We never did find my friend.  Instead, we were helped by an extremely electric, aware and psychedelic couple who seemed rather old.  (My best guess is that they were in their early- to mid-thirties.)  While we roamed the lot a bit together, the guy was curious to know about my knowledge of and interest in the Grateful Dead.  I had been on the lot a few times, even seen a show in 82, but I was fairly nonplussed.
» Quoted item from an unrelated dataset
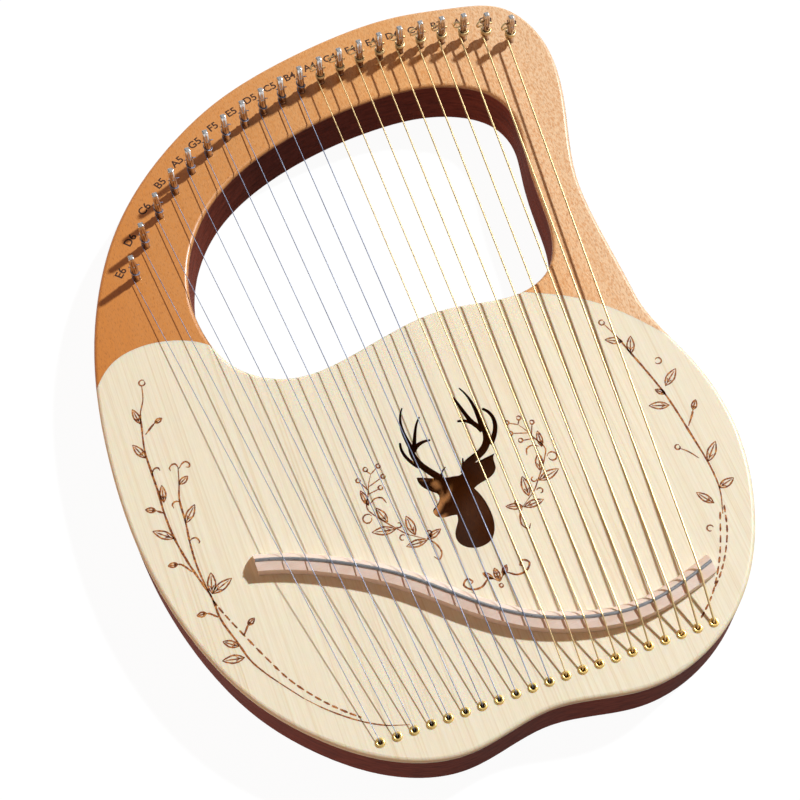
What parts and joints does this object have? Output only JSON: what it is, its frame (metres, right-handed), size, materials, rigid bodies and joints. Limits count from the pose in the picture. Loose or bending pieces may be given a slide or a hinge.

It was a mysterious culture that seemed to be of another era.  I did want to see the show, though.  The lot was deserted feeling, mostly because people were cowering in their cars to avoid the monsoon.  It was not the festival environment I had come to expect.

Long story short, the older gentleman broke me into the show.  It was not entirely the most legal of entries, but it would do.  Fully paranoid of being caught–the only shaved head punker inside the venue–I flipped up my hoodie and drove myself into the mass of humanity on the floor of the Richmond Coliseum.  Up a few rows on the opposite side of the floor, I slipped into an open seat right next to a classmate from high school.  “Dude!”  It spooked me, too, because as the notes of Cold, Rain and Snow chugged my legs into action, it felt natural, as if I had been there before.  To quote Yogi Berra, it was “déjà vu all over again.”

It was not until the next spring when the all the particles collided and aligned.  It was March of 1986, and heads from all over the country had set up a tent city surrounding the Hampton Coliseum.  I now understood why, I got IT, and I dove into the scene with zeal.  While sharing a nearby hotel room with friends, what felt most authentic to me, most attractive, was the paved tarmac camping city around the Coliseum.  The wide array of food aromas–falafel, Italian sausage, beans and rice, grilled cheese–mixed with the wide array of smokes–tobacco, pot, Nag Champa, sandalwood, pine incense.  It harkened back to some fall New England day, even though it was March in Virginia and the forecast was not good.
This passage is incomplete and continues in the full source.